THE PROBLEM> How many lines of the records below contain the word "before"? Answer with the number alone.

PROVIDED RECORDS>

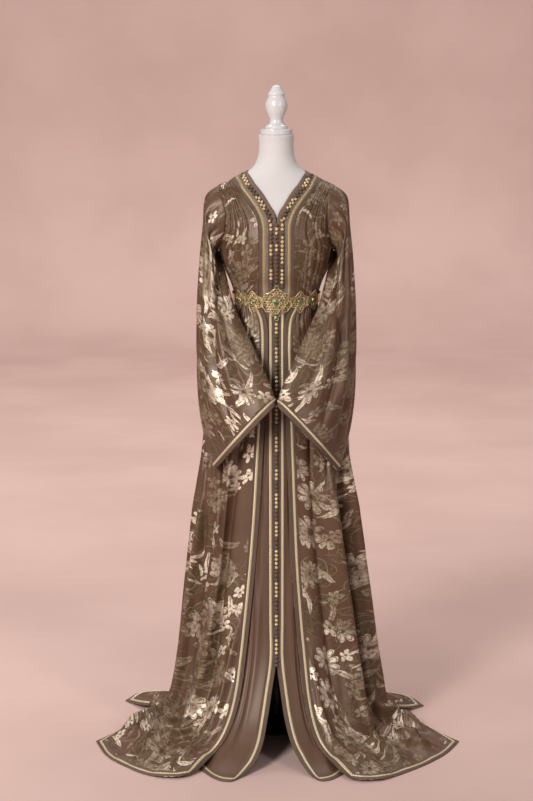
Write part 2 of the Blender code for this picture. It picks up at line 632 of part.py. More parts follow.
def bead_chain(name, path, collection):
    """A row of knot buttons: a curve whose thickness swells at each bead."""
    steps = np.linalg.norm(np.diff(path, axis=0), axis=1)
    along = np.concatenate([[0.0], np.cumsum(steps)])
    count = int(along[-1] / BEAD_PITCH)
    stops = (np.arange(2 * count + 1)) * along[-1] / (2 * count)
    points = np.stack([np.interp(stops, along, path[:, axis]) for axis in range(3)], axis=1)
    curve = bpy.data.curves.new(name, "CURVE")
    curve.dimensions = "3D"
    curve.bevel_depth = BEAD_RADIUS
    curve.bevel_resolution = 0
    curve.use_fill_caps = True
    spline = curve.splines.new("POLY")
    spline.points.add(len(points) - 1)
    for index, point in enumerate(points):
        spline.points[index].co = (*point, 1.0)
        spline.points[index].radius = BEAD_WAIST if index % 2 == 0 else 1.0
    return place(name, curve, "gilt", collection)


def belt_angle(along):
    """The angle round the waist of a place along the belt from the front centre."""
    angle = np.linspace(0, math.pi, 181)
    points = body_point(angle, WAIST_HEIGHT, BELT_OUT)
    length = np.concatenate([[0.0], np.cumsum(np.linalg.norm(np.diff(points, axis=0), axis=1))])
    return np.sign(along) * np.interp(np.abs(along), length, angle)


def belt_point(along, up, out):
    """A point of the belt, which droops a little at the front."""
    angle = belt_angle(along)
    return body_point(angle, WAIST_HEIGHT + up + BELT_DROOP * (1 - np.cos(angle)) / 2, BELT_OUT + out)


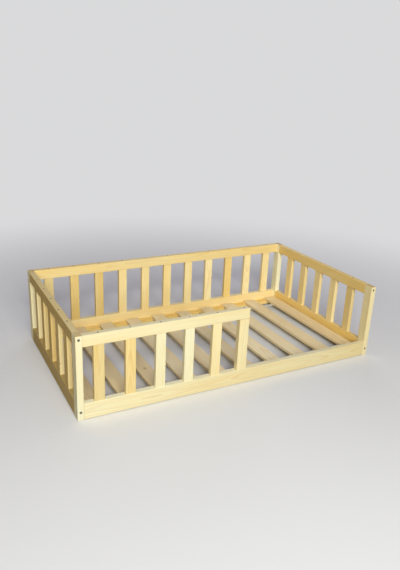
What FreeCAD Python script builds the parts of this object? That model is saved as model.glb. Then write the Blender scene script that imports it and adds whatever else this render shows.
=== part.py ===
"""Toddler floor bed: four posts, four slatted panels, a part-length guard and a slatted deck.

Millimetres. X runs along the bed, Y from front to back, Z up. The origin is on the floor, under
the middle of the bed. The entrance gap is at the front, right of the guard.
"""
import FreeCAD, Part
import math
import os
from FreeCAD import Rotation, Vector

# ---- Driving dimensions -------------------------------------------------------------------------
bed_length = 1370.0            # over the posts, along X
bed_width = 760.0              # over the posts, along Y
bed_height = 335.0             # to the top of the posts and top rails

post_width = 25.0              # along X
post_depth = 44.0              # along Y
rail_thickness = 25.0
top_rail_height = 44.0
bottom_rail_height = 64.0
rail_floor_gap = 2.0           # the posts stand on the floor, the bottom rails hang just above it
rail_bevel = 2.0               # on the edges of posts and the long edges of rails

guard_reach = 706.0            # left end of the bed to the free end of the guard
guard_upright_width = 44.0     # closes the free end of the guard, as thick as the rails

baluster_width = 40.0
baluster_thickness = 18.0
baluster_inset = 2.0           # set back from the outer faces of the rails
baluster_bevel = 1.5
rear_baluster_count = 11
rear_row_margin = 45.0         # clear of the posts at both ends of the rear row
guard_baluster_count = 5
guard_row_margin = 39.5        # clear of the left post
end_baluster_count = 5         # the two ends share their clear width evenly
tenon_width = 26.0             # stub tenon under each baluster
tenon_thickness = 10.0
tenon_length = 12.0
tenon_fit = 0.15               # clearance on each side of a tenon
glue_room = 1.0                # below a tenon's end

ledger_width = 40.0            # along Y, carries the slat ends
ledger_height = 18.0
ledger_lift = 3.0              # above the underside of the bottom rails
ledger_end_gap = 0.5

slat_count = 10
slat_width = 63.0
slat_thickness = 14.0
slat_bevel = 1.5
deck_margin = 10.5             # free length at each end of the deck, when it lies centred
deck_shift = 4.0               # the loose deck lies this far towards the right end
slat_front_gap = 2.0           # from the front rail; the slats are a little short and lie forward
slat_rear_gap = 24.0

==

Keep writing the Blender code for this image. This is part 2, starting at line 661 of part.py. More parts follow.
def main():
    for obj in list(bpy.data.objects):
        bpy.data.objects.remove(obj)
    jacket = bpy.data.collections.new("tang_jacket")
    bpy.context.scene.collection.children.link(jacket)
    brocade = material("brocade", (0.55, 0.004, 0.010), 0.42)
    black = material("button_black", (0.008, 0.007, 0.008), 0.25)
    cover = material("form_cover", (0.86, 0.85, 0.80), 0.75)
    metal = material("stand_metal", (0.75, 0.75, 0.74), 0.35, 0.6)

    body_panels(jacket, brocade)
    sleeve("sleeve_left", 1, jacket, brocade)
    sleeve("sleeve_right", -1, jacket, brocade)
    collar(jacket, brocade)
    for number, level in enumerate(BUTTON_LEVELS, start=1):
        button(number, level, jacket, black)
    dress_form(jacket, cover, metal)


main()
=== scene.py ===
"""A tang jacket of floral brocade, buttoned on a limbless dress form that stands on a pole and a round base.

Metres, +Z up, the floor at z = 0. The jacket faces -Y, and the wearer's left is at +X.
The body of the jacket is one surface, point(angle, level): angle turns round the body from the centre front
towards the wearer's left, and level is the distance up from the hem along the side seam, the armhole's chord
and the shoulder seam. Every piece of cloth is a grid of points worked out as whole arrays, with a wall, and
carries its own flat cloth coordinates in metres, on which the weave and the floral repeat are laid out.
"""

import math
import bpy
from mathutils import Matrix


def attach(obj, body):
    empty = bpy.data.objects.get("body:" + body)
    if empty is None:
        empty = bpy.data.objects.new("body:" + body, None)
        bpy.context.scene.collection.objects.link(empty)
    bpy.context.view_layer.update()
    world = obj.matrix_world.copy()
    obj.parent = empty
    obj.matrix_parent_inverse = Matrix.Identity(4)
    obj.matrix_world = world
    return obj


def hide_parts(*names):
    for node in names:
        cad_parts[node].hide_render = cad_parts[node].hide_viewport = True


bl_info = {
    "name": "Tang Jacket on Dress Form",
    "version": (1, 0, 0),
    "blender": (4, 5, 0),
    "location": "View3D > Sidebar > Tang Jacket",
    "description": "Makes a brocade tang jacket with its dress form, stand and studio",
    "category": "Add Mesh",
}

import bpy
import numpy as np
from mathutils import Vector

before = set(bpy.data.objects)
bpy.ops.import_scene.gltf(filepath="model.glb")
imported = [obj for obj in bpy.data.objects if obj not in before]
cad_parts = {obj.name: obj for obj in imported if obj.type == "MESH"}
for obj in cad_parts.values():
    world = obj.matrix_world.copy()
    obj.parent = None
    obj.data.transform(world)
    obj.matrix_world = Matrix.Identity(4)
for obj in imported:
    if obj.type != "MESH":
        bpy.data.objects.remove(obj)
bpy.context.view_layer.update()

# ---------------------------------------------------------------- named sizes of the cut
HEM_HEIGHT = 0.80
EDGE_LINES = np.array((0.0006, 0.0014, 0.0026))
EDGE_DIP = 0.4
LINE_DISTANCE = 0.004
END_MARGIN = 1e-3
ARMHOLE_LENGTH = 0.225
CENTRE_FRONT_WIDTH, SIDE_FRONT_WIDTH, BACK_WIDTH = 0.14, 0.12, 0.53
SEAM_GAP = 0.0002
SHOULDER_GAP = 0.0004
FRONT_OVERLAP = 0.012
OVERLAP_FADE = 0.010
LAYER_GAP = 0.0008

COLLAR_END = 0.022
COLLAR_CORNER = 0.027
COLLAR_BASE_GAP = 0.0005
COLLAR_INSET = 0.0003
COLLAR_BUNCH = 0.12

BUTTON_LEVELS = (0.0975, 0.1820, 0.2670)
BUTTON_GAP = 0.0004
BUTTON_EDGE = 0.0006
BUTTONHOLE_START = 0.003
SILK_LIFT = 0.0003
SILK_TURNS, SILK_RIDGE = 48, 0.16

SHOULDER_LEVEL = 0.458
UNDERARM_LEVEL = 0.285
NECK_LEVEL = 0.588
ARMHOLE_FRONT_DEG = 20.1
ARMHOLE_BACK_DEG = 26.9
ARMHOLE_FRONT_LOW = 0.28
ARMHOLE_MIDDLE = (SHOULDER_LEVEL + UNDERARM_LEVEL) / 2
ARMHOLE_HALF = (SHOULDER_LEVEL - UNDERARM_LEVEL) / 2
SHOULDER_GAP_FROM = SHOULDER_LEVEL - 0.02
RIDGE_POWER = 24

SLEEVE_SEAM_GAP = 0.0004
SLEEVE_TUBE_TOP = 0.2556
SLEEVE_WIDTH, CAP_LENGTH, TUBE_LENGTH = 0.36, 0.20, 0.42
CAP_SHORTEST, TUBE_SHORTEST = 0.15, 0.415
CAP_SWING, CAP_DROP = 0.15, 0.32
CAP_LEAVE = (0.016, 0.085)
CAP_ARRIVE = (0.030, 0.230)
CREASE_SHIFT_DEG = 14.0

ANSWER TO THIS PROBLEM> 2